What Pauline Kael wouldn’t have liked about Margin Call, I believe, is that it is ultimately a filmed play. This isn’t to suggest that it suffers from the airlessness of that unfortunate genre. It’s only afterward, when you ask yourself what made the experience so powerful, so shattering, so overwhelming but in the end so satisfying, that you realize that the film’s production values — sets, lighting, and so forth — have been just good enough not to call attention to themselves while at the same time providing the perfect stage for outstanding theatrical performances. I’m not sure that Margin Call, even with its excellent cast (many of whom, and certainly the two principals, Jeremy Irons and Kevin Spacey, are stage actors of the very first rank), would be as effective in a Broadway theatre, but for all I know it might be twice as effective. I vote for the movie treatment because the story is already so claustrophobic — more than three-quarters of the action takes place during a very long night in largely empty offices perched too high atop Manhattan to feel attached to anything — that it needs the atmospheric rush, paradoxically more persuasive in the movies than in the theatre, of the morning ride across the East River that Will and Seth Bregman (Penn Badgley) take to round up Eric Dale (Stanley Tucci) at his Brooklyn Heights doorstep. The exhilaration of speeding across the Brooklyn Bridge in a convertible sportscar after an pulling an all-nighter at work is something that you appreciate in the audience every bit as much as the two bankers, one of whom knows, by the way, that he is about to be let go.
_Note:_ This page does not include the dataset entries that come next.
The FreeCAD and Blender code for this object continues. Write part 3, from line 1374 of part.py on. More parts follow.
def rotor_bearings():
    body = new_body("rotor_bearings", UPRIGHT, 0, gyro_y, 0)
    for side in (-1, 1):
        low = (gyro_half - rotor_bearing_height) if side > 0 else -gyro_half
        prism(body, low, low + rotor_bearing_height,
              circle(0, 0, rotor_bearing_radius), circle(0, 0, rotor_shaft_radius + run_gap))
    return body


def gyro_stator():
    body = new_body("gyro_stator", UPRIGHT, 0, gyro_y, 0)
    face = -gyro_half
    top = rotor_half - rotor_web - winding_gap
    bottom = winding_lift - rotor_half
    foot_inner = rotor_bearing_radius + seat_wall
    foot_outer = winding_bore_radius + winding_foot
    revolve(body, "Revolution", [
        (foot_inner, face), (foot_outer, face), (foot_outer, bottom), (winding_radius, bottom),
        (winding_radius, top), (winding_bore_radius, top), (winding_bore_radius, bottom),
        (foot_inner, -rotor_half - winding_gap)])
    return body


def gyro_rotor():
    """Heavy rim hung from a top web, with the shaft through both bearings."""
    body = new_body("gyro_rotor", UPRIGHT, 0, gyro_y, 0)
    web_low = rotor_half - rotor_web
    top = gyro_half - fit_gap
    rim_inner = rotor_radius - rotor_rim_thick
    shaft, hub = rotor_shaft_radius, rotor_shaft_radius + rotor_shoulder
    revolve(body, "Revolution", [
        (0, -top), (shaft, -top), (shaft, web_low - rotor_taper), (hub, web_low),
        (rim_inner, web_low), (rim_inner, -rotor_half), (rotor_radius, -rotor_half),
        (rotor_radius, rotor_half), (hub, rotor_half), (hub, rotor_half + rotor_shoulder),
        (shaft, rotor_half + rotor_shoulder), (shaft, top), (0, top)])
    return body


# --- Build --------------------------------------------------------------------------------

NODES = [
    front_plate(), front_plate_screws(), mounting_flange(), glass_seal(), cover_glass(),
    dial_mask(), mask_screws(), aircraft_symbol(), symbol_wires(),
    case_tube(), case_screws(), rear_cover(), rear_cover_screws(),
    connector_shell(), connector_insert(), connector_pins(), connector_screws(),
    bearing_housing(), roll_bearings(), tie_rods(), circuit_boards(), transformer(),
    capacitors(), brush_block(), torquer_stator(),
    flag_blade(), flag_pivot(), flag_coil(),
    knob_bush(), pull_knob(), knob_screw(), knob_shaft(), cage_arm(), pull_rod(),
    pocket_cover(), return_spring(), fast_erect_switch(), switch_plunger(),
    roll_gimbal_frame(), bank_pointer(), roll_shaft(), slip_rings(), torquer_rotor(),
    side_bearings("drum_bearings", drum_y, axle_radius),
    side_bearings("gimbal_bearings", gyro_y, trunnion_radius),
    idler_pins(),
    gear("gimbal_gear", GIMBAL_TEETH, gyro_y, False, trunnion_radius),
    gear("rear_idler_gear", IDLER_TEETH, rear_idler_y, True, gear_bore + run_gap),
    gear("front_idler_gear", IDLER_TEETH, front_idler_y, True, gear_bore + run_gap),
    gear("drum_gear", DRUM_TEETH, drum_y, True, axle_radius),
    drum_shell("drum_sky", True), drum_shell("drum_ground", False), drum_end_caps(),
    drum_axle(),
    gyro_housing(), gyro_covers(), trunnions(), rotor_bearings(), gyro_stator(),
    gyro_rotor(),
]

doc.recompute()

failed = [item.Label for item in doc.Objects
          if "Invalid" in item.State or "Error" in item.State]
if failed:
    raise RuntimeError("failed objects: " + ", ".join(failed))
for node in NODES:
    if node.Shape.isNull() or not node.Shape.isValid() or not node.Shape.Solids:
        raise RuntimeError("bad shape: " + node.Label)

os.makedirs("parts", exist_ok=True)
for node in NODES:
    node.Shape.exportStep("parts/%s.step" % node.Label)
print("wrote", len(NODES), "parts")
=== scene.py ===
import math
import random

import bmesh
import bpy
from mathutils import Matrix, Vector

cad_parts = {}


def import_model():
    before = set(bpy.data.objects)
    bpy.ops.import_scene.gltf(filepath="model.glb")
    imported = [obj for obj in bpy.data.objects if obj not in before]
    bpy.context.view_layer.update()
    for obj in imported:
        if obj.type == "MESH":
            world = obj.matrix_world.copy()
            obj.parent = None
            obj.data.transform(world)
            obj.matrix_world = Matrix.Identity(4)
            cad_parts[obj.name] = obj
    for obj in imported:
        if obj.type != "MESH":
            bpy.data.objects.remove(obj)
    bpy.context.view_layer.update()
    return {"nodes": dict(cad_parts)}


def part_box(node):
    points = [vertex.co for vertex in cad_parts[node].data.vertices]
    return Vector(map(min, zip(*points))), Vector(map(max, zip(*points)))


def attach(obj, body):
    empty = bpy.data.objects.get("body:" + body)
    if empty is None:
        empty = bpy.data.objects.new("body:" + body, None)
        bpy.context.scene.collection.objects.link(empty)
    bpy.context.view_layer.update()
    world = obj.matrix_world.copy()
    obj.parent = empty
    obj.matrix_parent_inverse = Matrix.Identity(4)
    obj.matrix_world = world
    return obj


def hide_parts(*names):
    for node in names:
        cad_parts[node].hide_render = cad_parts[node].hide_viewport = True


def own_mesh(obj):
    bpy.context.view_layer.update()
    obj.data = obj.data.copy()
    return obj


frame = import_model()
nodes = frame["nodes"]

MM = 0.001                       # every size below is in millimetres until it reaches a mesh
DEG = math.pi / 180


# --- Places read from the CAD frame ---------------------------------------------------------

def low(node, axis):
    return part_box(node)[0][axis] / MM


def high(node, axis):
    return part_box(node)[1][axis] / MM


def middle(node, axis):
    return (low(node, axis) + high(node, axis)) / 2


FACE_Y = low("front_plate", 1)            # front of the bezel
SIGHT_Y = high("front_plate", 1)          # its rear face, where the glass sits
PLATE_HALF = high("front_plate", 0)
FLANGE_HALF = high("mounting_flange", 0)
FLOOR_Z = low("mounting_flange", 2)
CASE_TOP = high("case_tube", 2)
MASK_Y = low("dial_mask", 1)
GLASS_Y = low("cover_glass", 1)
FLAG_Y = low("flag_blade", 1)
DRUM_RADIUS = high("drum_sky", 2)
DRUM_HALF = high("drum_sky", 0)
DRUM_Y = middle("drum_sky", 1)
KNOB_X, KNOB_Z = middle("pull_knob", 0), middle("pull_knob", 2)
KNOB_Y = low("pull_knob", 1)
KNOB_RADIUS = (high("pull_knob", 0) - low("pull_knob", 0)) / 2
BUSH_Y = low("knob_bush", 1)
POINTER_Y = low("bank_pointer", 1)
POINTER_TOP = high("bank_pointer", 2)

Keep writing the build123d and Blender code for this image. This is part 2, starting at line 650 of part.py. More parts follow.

For some reason, the marketing angle on this film focused on Peter Sullivan and Mr Badgley, as if, I suppose, to bring in younger audiences. But they are the least important figures in the film precisely because they’re so young. At mid-range, you have characters, played by Demi Moore, Simon Baker, and Mr Tucci, as well as Mr Bettany (don’t let me forget Aasif Mandvi),  complicated people who are very ambivalent about the risks that they take at work. And, at the top, you have the head trader, played by Kevin Spacey, and the head banker, played by Jeremy Irons, uncoiling at full length the helices of their personal mystery (they are mysteries to themselves) while the actors themselves, well-known to you as they are, show you things that you’ve never seen.Their appearing on the screen, and not onstage, signals their immense powers of destruction; what’s wrong with modern banking is that it hasn’t taken place entirely in the movies.

***

In the interests of repletion, I have set one of my Nanos to play the Bach in Order II playlist, and it is repleting me nicely. Ralph Kirkpatrick plays the English Suites, Andras Schiff plays the Partitas, and Maria Tipo plays the Goldberg Variations. The Cello Suites are played by Pierre Fournier. The Corelli Concerti Grossi are performed very deliberately by an outfit called Ensemble 415. As I write, the late Scott Ross is dashing through the Italian Concerto. (With all the things that people have done to and with Bach’s music, I’ve never heard a “fleshed out” concerto version, with orchestra, of this piece.)

The postcards reached local destinations very quickly. We had dinner with a friend last night who, earlier in the day, encountered another friend of ours as he was walking down 72nd Street. She told him that she had just received a postcard of Will; he kept his miffed-ness at not being able to say the same to himself. When he got home and collected his mail, though, there it was. Small town.